El artículo 1º constitucional, en armonía con tratados como el Pacto Internacional de Derechos Civiles y Políticos y la Convención Americana sobre Derechos Humanos, garantiza el derecho de toda persona a no ser discriminada por sus creencias, tradiciones o actividades lícitas. Prohibir la tauromaquia equivale a anular la libertad de miles de personas —toreros, ganaderos, artistas, empresarios, aficionados— de ejercer una profesión legalmente reconocida y culturalmente significativa. Los toreros no son verdugos, sino artistas y atletas que han dedicado su vida a una disciplina exigente, profundamente arraigada en valores de honor, coraje y estética.
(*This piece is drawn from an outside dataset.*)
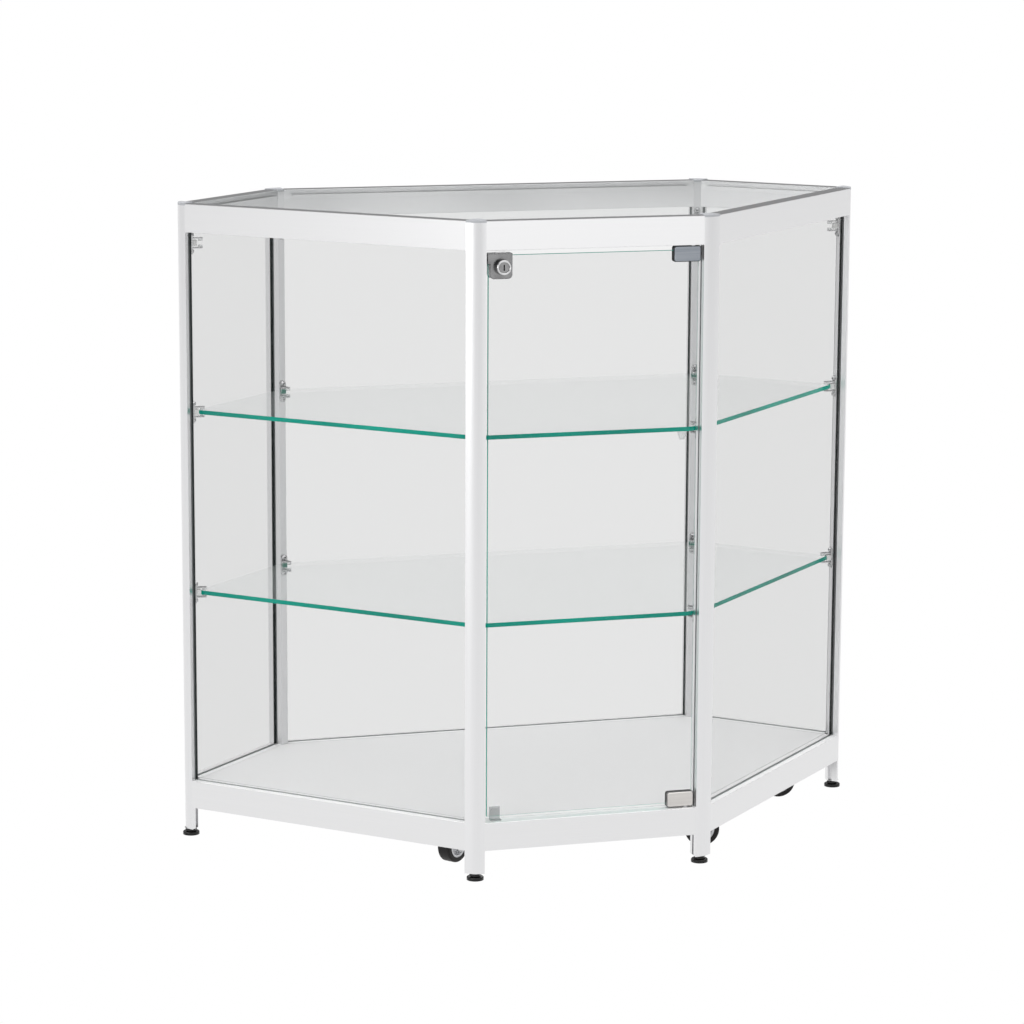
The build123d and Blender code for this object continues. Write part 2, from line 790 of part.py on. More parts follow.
def swivel_plane(axis, heading, height):
    """Level plane at a swivel axis, with x towards the wheel."""
    x_dir = Vector(1, 0).rotate(Axis.Z, heading)
    return Plane(origin=(axis[0], axis[1], height), x_dir=x_dir, z_dir=(0, 0, 1))


def wheel_plane(axis, heading):
    """Upright plane through the wheel's middle: x runs along the trail, y runs up."""
    x_dir = Vector(1, 0).rotate(Axis.Z, heading)
    origin = Vector(axis[0], axis[1], wheel_z) + x_dir * caster_trail
    return Plane(origin=origin, x_dir=x_dir, z_dir=x_dir.rotate(Axis.Z, -90))


def make_caster_tyre(name, axis, heading):
    with BuildPart() as tyre:
        with BuildSketch(wheel_plane(axis, heading)):
            Circle(wheel_radius)
        extrude(amount=wheel_width / 2, both=True)
        fillet(tyre.edges().filter_by(GeomType.CIRCLE), tyre_rounding)
        with BuildSketch(wheel_plane(axis, heading)):
            Circle(hub_radius)
        extrude(amount=wheel_width / 2, both=True, mode=Mode.SUBTRACT)
    save(tyre.part, f"caster_tyre_{name}")


def make_caster_hub(name, axis, heading):
    """Wheel centre with a rim, a thinner web and a bored boss."""
    with BuildPart() as hub:
        with BuildSketch(wheel_plane(axis, heading)):
            Circle(hub_radius)
            Circle(hub_radius - hub_rim, mode=Mode.SUBTRACT)
        extrude(amount=hub_width / 2, both=True)
        with BuildSketch(wheel_plane(axis, heading)):
            Circle(hub_radius - hub_rim)
        extrude(amount=hub_web / 2, both=True)
        with BuildSketch(wheel_plane(axis, heading)):
            Circle(hub_boss_radius)
        extrude(amount=wheel_width / 2, both=True)
        with BuildSketch(wheel_plane(axis, heading)):
            Circle(axle_radius + axle_clearance)
        extrude(amount=wheel_width / 2, both=True, mode=Mode.SUBTRACT)
    save(hub.part, f"caster_hub_{name}")


def make_caster_fork(name, axis, heading):
    """Fork with a crown, a swivel collar and two arms, and the axle riveted through the arms."""
    side = wheel_plane(axis, heading)
    crown_drop = crown_z - wheel_z
    crown_length = fork_crown_front + caster_trail + fork_arm_width / 2
    crown_shift = (caster_trail + fork_arm_width / 2 - fork_crown_front) / 2
    with BuildPart() as fork:
        with BuildSketch(swivel_plane(axis, heading, crown_z)):
            with Locations((crown_shift, 0)):
                Rectangle(crown_length, 2 * arm_outside)
        extrude(amount=fork_thickness)
        fillet(fork.edges().filter_by(Axis.Z), fork_corner)
        with BuildSketch(swivel_plane(axis, heading, crown_z + fork_thickness)):
            Circle(fork_collar_radius)
        extrude(amount=fork_collar_height)
        with BuildSketch(side.offset(arm_inside), side.offset(-arm_outside)):
            Circle(fork_arm_width / 2)
            with Locations((0, crown_drop / 2)):
                Rectangle(fork_arm_width, crown_drop)
        extrude(amount=fork_thickness)
        with BuildSketch(swivel_plane(axis, heading, crown_z)):
            Circle(king_pin_radius + king_pin_clearance)
        extrude(amount=fork_thickness + fork_collar_height, mode=Mode.SUBTRACT)
        with BuildSketch(side):
            Circle(axle_radius)
        extrude(amount=arm_outside, both=True)
        with BuildSketch(side.offset(arm_outside), side.offset(-arm_outside - axle_head_height)):
            Circle(axle_head_radius)
        extrude(amount=axle_head_height)
    save(fork.part, f"caster_fork_{name}")


def make_caster_plates():
    """Mounting plates under the base panel, each with a king pin and its head."""
    pin_low = crown_z - king_pin_head_gap
    with BuildPart() as plates:
        for _, axis, _ in casters:
            with BuildSketch(swivel_plane(axis, 0, plate_z)):
                RectangleRounded(caster_plate_size, caster_plate_size, caster_plate_corner)
            extrude(amount=caster_plate_thickness)
            with BuildSketch(swivel_plane(axis, 0, plate_z)):
                Circle(king_pin_radius)
            extrude(amount=pin_low - plate_z)
            with BuildSketch(swivel_plane(axis, 0, pin_low)):
                Circle(king_pin_head_radius)
            extrude(amount=-king_pin_head_height)
    save(plates.part, "caster_plates")


# ---- build ---------------------------------------------------------------------------------------
for number in range(corner_count):
    make_post(number)
    make_rail("top_rail", number, top_rail_z, False, top_glass_z)
    make_rail("bottom_rail", number, bottom_rail_z, True, base_z)
    make_foot(number)
for number in fixed_sides:
    make_side_glass(number)
for caster in casters:
    make_caster_tyre(*caster)
    make_caster_hub(*caster)
    make_caster_fork(*caster)
make_caster_plates()
make_post_caps()
make_gaskets()
make_panels()
make_clip_plates()
make_clip_pads()
make_clip_blocks()
make_clip_screws()
make_door_glass()
make_hinge_clamps()
make_hinge_pivots()
make_lock_body()
make_lock_plug()
make_lock_bolt()
make_door_stop()
make_clear_bumpers()
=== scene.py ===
"""Looks of the glass corner counter, in metres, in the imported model's frame: materials on the CAD nodes,
small pieces that ride on its bodies, a pale studio and the camera."""
import math

import bmesh
import bpy
from mathutils import Matrix, Vector


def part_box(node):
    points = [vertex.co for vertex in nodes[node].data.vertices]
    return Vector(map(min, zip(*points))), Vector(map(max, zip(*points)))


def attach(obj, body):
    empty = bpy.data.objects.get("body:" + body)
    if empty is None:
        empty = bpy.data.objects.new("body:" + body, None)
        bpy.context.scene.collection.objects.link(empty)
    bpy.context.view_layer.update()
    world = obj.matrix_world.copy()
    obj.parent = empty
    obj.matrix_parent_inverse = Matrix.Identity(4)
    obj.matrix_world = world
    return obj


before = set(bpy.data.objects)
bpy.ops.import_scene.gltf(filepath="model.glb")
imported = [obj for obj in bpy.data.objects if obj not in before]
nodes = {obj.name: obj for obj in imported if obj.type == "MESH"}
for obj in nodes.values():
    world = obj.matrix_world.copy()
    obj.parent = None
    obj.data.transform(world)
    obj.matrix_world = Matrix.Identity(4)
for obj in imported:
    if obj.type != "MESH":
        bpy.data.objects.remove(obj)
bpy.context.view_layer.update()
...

Negarles el derecho a ejercer su vocación es una forma de violencia institucional que contradice los principios democráticos de una sociedad plural.
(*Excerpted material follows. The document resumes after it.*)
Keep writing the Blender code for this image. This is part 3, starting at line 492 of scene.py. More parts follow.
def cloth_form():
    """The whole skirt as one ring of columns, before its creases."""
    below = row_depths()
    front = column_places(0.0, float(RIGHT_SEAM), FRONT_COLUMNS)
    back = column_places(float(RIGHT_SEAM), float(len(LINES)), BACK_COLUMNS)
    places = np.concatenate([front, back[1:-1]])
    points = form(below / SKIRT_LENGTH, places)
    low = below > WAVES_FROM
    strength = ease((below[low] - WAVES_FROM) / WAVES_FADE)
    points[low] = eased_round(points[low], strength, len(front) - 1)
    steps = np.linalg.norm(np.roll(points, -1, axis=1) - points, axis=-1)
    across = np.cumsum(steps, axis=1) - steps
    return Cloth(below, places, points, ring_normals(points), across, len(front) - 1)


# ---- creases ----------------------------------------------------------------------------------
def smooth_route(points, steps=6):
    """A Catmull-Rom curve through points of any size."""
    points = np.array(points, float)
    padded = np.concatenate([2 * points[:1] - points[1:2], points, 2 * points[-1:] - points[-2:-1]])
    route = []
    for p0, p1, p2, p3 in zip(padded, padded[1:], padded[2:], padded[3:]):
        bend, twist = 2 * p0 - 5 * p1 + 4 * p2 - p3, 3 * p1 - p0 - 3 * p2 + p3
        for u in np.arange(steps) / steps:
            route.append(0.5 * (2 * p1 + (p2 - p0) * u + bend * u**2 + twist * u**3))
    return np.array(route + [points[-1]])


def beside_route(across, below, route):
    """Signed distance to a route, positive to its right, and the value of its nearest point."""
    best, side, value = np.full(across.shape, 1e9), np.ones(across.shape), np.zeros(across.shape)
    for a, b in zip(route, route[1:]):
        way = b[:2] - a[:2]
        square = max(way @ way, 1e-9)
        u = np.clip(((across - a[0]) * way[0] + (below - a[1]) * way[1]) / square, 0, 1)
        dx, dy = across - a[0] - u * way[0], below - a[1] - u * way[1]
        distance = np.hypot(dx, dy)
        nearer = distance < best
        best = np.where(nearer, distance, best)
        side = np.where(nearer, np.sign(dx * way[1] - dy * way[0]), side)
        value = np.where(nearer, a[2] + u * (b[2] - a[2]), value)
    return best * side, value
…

Del mismo modo, los aficionados tienen derecho a asistir a espectáculos taurinos, a identificarse con ellos y a encontrar en la fiesta brava una forma legítima de expresión y de disfrute cultural. Imponer un modelo único de sensibilidad o de ética, eliminando las opciones que no coincidan con una visión ideológica determinada, es una forma de autoritarismo cultural. Defender la tauromaquia es también defender el derecho humano a la diversidad, a la autodeterminación y a la libertad cultural. No se puede construir una sociedad libre prohibiendo lo que a algunos incomoda, ni mucho menos criminalizando tradiciones con siglos de historia y legitimidad.
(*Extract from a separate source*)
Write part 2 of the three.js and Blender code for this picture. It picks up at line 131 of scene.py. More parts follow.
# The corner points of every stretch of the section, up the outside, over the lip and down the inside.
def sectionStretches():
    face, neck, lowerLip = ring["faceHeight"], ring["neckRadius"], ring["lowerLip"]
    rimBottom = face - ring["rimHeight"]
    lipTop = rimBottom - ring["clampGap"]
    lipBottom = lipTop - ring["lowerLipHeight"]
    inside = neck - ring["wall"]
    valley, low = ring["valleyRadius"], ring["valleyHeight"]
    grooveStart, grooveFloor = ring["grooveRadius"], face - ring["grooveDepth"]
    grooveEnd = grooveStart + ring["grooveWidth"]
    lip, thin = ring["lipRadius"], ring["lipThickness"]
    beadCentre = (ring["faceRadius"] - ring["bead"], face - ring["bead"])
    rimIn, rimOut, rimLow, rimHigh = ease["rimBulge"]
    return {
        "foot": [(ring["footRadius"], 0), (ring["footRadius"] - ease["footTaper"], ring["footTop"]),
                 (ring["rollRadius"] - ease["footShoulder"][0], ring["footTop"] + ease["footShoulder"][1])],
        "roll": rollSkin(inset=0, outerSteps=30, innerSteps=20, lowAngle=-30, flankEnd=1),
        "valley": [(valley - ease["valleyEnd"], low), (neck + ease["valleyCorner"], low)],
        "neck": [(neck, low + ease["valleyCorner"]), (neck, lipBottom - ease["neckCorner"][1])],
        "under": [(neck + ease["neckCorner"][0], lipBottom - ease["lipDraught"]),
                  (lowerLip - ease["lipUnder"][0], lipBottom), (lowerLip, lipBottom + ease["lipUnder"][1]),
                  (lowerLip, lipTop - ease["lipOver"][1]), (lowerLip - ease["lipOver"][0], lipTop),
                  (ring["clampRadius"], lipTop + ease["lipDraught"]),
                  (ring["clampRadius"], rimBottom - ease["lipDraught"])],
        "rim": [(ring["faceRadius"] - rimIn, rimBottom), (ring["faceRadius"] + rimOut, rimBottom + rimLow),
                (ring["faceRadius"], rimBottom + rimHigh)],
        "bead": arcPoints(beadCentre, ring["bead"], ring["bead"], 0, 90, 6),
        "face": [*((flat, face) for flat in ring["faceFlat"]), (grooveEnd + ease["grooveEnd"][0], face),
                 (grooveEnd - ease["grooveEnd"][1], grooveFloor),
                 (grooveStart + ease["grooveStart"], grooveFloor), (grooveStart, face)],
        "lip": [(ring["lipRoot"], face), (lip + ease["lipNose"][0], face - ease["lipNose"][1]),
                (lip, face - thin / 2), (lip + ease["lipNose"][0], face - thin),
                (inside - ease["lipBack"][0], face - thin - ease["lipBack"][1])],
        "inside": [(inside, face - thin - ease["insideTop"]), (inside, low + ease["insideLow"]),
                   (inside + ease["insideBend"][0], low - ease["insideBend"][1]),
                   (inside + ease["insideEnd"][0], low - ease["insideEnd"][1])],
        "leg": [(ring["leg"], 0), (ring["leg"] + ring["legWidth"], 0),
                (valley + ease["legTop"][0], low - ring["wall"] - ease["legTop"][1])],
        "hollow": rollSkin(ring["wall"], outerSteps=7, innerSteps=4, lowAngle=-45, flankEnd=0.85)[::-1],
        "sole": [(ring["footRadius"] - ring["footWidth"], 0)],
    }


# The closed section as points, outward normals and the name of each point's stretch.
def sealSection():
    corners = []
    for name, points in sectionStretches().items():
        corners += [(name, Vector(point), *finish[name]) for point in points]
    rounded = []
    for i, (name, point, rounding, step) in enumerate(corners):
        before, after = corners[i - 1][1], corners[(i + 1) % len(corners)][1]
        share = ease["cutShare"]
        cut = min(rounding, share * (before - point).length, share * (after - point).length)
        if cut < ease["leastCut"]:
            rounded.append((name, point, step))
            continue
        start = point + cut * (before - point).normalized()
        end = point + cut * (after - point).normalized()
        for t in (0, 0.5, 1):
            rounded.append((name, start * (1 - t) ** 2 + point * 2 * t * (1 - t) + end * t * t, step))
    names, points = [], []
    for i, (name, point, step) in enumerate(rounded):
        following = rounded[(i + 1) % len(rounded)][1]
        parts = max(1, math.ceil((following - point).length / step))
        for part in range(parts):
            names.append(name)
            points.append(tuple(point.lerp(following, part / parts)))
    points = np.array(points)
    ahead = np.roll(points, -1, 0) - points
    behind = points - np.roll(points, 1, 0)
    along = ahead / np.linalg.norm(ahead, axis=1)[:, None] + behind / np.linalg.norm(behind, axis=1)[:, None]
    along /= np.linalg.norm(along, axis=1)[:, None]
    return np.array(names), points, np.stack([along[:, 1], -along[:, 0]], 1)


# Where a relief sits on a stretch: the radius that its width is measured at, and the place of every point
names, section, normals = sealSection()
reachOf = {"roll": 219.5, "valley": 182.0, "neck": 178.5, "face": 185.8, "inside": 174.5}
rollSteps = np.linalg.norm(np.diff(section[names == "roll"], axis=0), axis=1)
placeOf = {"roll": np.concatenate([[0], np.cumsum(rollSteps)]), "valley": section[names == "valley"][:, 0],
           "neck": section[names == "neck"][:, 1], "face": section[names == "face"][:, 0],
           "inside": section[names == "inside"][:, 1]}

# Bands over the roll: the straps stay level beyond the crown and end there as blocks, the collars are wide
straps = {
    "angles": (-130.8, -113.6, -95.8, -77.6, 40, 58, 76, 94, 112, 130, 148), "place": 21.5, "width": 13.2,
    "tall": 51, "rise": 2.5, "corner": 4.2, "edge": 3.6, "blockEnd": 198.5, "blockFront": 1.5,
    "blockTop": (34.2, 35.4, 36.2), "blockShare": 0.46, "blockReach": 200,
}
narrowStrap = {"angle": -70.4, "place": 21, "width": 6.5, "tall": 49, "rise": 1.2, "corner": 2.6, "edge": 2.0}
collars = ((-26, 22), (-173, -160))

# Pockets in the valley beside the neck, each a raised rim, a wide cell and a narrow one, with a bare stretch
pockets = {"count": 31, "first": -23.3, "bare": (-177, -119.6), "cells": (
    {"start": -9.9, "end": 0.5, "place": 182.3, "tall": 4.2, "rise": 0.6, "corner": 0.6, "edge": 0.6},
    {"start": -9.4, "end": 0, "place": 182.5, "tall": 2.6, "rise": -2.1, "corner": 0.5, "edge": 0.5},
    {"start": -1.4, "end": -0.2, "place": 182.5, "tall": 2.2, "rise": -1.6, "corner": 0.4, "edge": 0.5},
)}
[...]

La fiesta brava no es una frivolidad ni una aberración. Es un patrimonio cultural, ético, biológico, económico y jurídico que merece ser defendido con argumentos sólidos. Ni el país ni nuestro estado pueden darse el lujo de renunciar a su historia, a su diversidad ni a su libertad cultural por razones de corrección política o sentimentalismo mal informado. Defendamos la tauromaquia no como un simple espectáculo, sino como lo que verdaderamente es: una expresión viva de nuestra civilización, y una manifestación concreta de los derechos humanos a la identidad, la cultura, la profesión y la autodeterminación personal.